Reproduce the lines from the one bearing "build_tray()" through the one bearing "points = [vertex.co", inclusive. Copy them exactly; include no other line.

---------- Data provided ----------

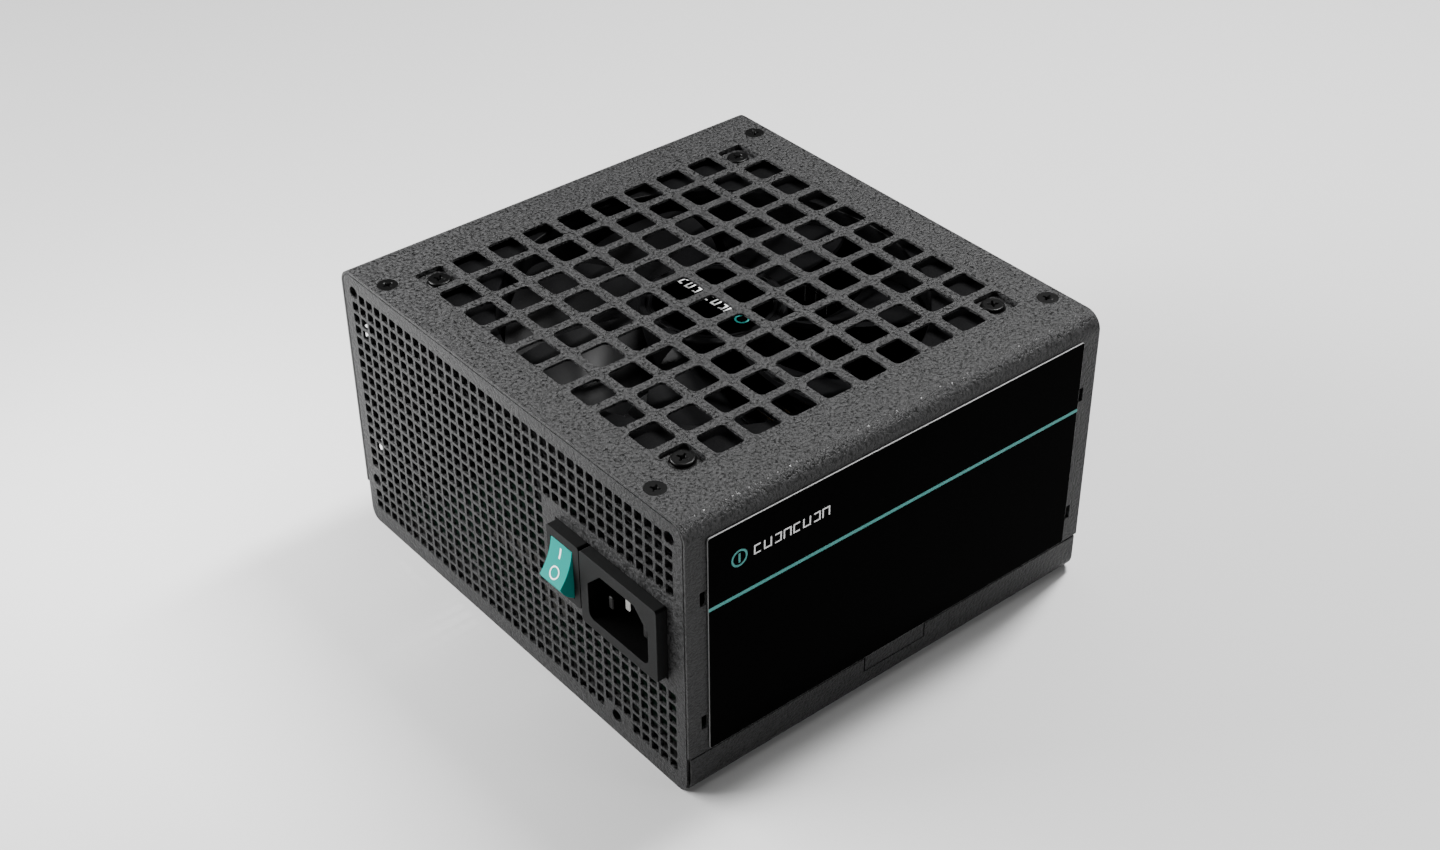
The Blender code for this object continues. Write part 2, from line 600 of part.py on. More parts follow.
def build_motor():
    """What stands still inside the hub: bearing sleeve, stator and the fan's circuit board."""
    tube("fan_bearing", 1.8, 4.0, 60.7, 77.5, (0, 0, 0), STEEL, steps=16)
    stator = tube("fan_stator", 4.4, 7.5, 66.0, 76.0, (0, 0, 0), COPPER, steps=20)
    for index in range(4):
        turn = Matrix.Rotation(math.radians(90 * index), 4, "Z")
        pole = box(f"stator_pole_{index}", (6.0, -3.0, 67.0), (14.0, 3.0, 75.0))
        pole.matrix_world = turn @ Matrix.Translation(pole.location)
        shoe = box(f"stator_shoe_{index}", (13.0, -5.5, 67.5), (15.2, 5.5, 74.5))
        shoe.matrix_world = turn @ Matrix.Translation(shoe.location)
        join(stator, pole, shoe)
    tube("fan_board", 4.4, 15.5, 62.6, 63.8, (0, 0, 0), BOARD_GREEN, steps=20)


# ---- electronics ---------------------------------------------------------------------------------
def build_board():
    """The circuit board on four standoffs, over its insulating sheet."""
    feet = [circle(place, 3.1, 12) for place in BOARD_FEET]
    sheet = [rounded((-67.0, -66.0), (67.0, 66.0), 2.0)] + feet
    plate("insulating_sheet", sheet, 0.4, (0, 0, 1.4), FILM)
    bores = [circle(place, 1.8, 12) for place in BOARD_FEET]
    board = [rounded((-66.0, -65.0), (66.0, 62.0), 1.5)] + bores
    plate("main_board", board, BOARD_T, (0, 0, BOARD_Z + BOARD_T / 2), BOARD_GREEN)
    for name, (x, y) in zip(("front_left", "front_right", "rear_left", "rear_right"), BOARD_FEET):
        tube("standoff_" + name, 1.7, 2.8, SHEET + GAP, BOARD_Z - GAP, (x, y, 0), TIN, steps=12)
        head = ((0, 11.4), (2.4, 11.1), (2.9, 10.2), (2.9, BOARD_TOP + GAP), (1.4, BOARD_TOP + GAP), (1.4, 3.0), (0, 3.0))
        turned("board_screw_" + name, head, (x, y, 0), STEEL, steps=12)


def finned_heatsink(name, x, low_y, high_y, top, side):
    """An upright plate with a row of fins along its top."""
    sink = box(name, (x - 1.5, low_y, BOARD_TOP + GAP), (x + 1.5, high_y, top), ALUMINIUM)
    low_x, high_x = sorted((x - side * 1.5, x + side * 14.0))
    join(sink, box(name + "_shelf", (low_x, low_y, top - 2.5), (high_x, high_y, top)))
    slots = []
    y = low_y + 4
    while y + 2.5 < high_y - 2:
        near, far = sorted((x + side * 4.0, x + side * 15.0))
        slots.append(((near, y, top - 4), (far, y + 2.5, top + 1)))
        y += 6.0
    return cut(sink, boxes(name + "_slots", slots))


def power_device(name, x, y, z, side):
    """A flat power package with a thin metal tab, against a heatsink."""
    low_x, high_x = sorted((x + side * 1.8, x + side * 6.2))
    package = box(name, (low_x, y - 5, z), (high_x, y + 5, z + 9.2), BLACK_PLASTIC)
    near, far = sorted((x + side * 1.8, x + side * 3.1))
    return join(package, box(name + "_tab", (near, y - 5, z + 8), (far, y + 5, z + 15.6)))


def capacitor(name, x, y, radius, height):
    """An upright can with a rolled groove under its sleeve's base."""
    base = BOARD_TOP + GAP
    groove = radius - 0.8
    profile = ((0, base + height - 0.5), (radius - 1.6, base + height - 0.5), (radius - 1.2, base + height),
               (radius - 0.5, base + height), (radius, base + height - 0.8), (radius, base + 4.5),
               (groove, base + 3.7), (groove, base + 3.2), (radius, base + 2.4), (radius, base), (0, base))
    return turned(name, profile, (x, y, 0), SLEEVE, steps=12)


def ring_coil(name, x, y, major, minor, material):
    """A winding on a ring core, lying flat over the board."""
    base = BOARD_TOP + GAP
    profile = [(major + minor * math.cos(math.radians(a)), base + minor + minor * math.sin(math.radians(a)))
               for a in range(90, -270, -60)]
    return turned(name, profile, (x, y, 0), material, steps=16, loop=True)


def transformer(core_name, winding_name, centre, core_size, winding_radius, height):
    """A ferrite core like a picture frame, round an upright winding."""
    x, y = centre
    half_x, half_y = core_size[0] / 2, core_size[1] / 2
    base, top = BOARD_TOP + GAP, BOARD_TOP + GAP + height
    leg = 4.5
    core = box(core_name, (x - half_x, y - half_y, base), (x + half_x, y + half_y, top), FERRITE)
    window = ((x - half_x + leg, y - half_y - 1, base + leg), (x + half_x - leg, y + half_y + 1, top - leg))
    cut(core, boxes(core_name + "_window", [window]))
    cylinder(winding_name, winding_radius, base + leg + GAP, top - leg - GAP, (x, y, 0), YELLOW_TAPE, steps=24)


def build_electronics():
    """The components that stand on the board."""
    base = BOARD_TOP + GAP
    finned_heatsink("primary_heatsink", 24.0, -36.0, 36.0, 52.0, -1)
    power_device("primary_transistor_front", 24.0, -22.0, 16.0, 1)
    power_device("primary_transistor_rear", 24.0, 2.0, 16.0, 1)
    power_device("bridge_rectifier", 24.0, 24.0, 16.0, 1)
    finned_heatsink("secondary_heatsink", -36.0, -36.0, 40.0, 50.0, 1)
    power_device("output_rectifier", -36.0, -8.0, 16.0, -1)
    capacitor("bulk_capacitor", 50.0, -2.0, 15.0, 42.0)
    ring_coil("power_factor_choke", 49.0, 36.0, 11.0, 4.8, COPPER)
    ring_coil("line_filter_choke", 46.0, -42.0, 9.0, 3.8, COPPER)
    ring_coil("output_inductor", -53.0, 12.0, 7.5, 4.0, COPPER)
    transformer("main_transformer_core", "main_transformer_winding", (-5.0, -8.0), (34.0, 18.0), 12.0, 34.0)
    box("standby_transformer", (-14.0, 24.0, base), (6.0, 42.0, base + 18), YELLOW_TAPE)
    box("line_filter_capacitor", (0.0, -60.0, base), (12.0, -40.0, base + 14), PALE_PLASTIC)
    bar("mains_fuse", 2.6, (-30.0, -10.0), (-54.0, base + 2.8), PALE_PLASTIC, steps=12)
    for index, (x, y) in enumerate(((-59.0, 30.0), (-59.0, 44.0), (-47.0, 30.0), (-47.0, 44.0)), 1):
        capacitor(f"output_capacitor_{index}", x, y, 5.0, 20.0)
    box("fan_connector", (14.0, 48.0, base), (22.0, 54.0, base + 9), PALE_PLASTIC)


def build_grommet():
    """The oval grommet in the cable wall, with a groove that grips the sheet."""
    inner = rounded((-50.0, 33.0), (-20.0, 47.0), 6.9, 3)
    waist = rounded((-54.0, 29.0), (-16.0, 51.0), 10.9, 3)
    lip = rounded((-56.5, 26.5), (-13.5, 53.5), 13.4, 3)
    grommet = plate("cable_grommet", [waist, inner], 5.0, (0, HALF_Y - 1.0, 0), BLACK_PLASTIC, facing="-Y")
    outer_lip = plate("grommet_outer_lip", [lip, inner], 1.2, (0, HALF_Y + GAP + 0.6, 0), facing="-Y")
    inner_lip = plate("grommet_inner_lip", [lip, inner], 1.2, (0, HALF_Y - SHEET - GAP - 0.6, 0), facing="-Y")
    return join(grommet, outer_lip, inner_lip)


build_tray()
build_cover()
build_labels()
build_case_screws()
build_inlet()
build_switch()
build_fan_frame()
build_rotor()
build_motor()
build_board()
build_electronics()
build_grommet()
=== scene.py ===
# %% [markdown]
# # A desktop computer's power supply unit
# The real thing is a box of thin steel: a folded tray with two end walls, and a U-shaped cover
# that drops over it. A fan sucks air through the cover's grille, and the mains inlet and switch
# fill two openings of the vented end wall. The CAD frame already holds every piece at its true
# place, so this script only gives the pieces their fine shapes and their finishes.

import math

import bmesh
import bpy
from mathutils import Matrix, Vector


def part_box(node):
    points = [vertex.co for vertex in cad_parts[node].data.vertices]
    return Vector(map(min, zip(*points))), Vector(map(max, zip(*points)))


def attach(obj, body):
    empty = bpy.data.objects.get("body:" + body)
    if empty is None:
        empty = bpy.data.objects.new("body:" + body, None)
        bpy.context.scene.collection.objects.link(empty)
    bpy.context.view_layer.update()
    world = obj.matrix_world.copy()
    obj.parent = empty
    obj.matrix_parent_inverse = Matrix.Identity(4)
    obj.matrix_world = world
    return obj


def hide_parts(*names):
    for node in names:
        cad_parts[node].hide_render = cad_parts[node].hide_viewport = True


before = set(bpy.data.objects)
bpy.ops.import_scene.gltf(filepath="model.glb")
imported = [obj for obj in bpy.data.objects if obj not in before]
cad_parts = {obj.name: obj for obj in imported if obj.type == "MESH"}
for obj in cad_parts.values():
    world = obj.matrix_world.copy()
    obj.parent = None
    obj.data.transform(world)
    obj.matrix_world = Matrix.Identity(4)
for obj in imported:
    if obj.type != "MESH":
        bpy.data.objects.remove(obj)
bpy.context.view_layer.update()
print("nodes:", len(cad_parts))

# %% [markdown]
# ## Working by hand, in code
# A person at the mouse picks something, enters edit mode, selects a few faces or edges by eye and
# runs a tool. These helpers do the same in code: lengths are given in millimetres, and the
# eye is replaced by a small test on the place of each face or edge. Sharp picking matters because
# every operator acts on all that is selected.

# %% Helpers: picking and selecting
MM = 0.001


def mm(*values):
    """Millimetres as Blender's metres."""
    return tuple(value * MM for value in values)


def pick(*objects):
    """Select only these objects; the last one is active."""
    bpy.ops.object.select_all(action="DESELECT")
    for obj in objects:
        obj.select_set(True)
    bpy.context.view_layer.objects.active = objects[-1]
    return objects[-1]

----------

Written solution:
build_tray()
build_cover()
build_labels()
build_case_screws()
build_inlet()
build_switch()
build_fan_frame()
build_rotor()
build_motor()
build_board()
build_electronics()
build_grommet()
=== scene.py ===
# %% [markdown]
# # A desktop computer's power supply unit
# The real thing is a box of thin steel: a folded tray with two end walls, and a U-shaped cover
# that drops over it. A fan sucks air through the cover's grille, and the mains inlet and switch
# fill two openings of the vented end wall. The CAD frame already holds every piece at its true
# place, so this script only gives the pieces their fine shapes and their finishes.

import math

import bmesh
import bpy
from mathutils import Matrix, Vector


def part_box(node):
    points = [vertex.co for vertex in cad_parts[node].data.vertices]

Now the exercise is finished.